New York City
April 13, 2004
I stepped out of Penn Station last night into a steady rain, but was lucky to have a cab pull up to the curb just as I did. Because of traffic and the rain, what should have been a 5-minute cab ride turned into 20 minutes. I was tired, it was late, the cab was hot, and the air inside the cab was close. This is normally a recipe for misery for me, but the driver knew where he was going, so I didn’t feel like I had to back-seat drive and could fall back into my thoughts.
As soon as we pulled from the curb, my driver started talking over his radio. At first I thought it was simply a call into his dispatcher, but then I realized he was speaking into one of those cell phones that also act as radios. He held the phone open and a few feet from his face and spoke at great length, in Hindi. I could barely hear the response from his listener, but she was clearly female, and she said perhaps 5 words to his 500.
More interesting was the rhythm of his voice. He was speaking rapidly, not quite as quickly as an auction caller but faster than a Catholic priest moving through the most rote portions of the Mass. He was also clearly repeating himself at times, not, it seemed to me, out of nervousness but in the way mobile phone users do when they suspect they have hit and returned from a dead cell. Of course, I had no idea what he was talking about. He didn't seem particularly upset, but nor was he amused or bored. I wondered, with how quiet his listener was and how musical his speech was, if he were perhaps reciting something or offering some kind of blessing.

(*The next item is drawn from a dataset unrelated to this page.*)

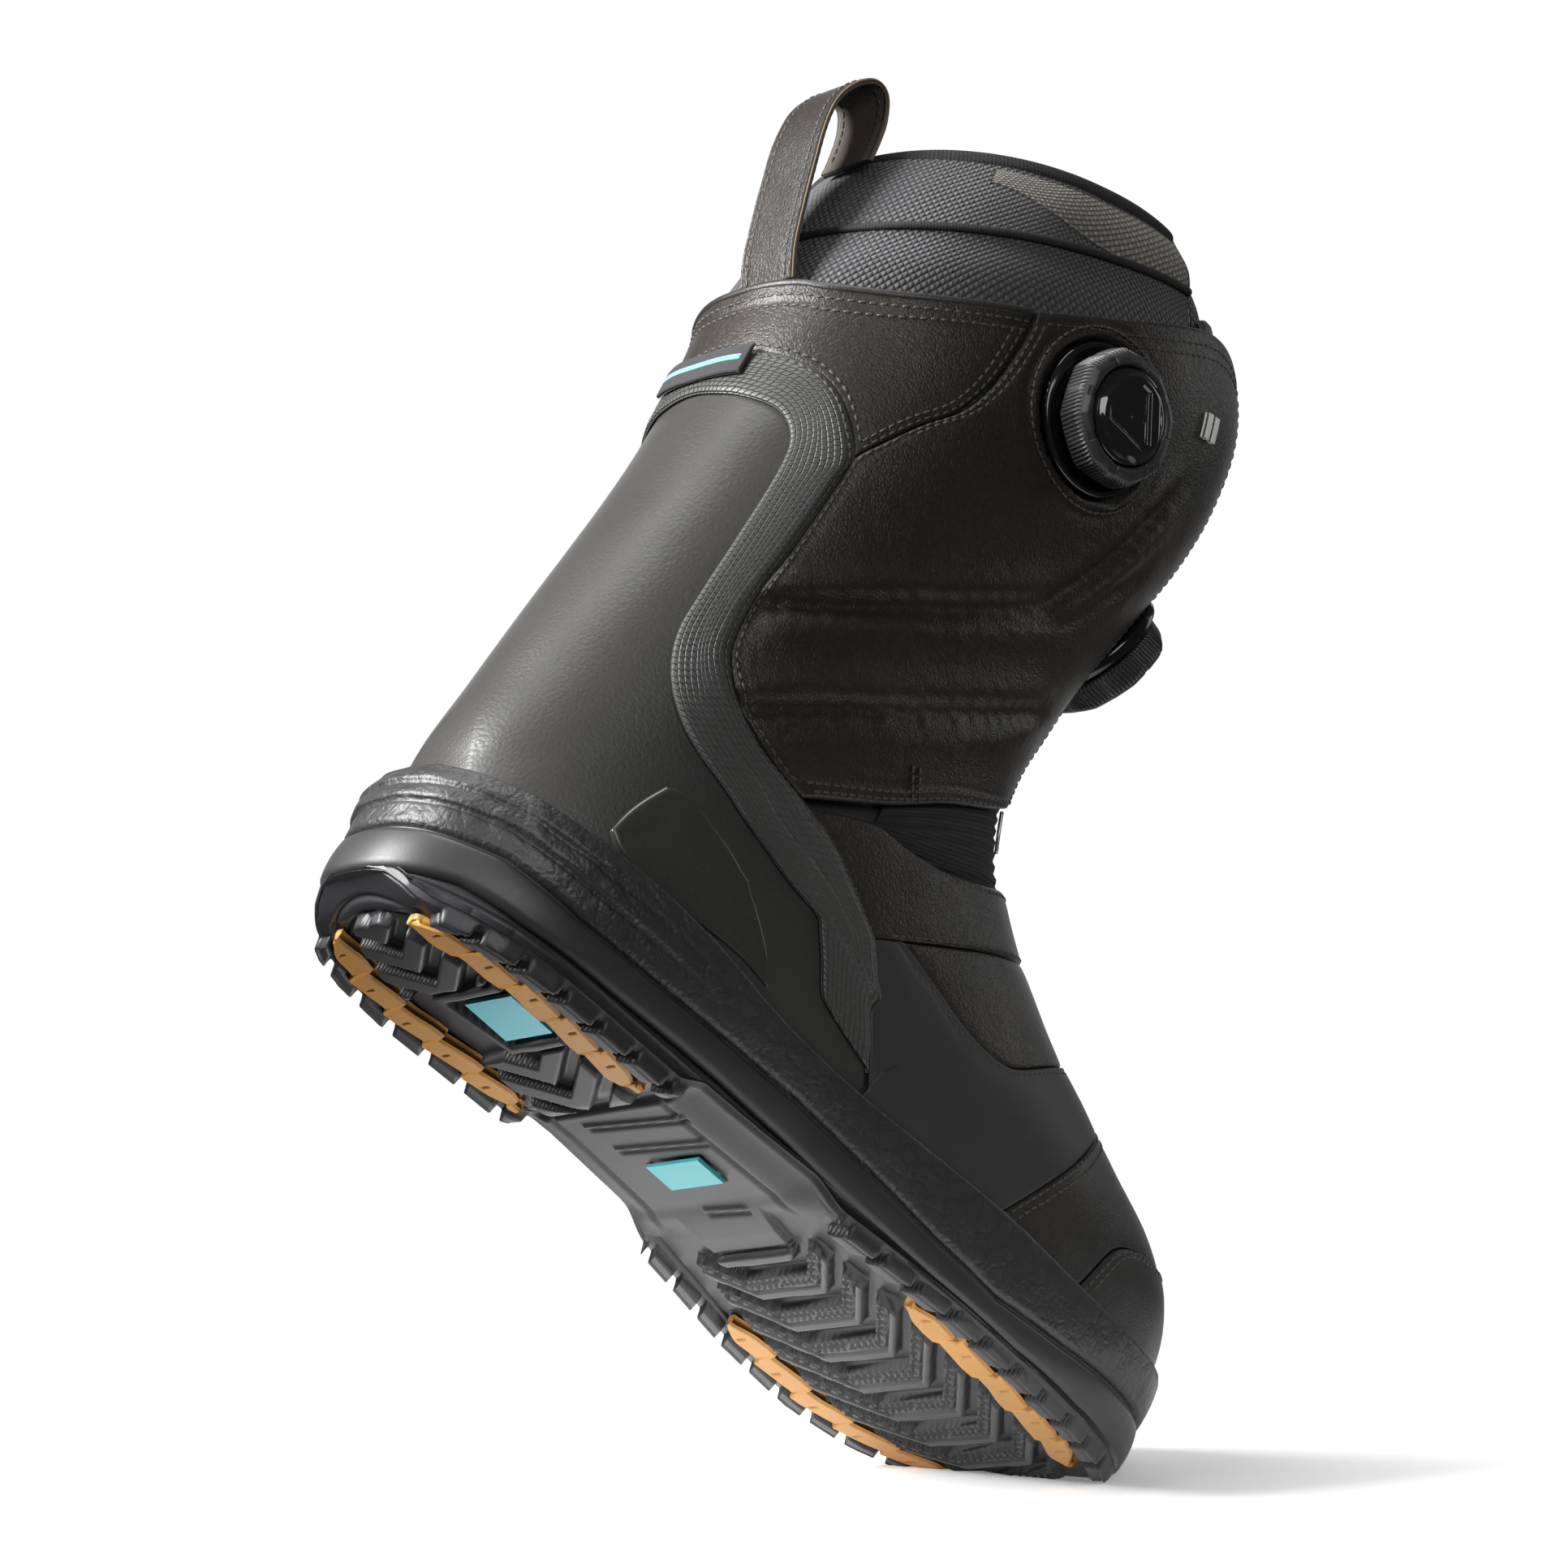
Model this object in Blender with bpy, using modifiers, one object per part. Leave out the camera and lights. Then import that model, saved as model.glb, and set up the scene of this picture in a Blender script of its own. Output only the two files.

Often when I am in a car I like to imagine the passing scenery as the opening scene from a movie that I will one day produce; this works especially well when I have the right music playing—the right soundtrack. New York City has perhaps been the setting for more movies than any other locale, and it's easy to see why. I never tire of looking at the streetscape in Manhattan. The tumble of high-brow and low-brow—Smith Barney meets The Metropolitan Opera meets Chip's Bagel and Brew—and the 24-hour flow of people and cars. Listening to my driver, I begin to think that perhaps New York City, now East 51st Street now Lexington Avenue, is the opening scene in some movie he is envisioning. The neon signs alone seem as if they could light the world, and his voice is urging me to understand this.